Lehman Brothers International Europe (in administration)  EWCA Civ 485,14 May 2015
Litigation from the collapse of Lehman Brothers continues to break new ground in English insolvency law. This latest decision of the Court of Appeal both clarifies several aspects of the "insolvency waterfall" (ie the order in which creditors are paid from the assets of an insolvent company) and deals with some unusual issues arising from the insolvency of an unlimited company in the Lehman Brothers group.
Mohammed Suba Miah v Financial Conduct Authority  UKUT 0181 (TCC) (FS/2014/0011), 2 May 2015
Mohammed Miah applied to the tribunal for an extension of time in order to allow him to challenge enforcement action that had been taken against him by the FSA (as it then was) more than six years ago. The tribunal refused to grant this extension of time and emphasised the finality of FSA (now FCA) settlement agreements.

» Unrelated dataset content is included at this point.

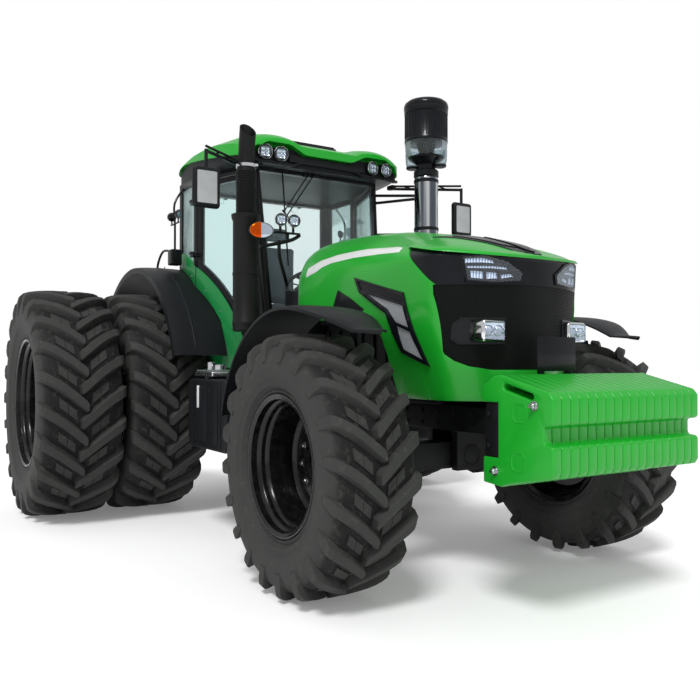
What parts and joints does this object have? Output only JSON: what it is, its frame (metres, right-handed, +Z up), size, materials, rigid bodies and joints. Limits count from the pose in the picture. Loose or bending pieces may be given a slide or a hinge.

R (on the application of Lords Reynolds and Taylor) v Director of the Serious Fraud Office  EWHC 865 (Admin), 18 February 2015.

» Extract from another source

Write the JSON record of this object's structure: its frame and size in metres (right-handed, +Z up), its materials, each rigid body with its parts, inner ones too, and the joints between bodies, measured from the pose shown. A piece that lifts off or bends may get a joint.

The High Court has upheld a decision taken by the SFO to prevent lawyers, acting for a company under investigation, from also representing certain employees of that company who were not suspects at their section 2 witness interviews. The SFO's rationale for this decision was that, in the particular circumstances of that investigation, allowing the company's lawyers to attend these witness interviews would prejudice its investigation. Although this case has attracted relatively little publicity, it is likely to have a significant impact for the future conduct of SFO section 2 interviews. This is especially so as we understand that the SFO is intending to amend its policy regarding the attendance of lawyers at section 2 interviews in light of the High Court's judgment.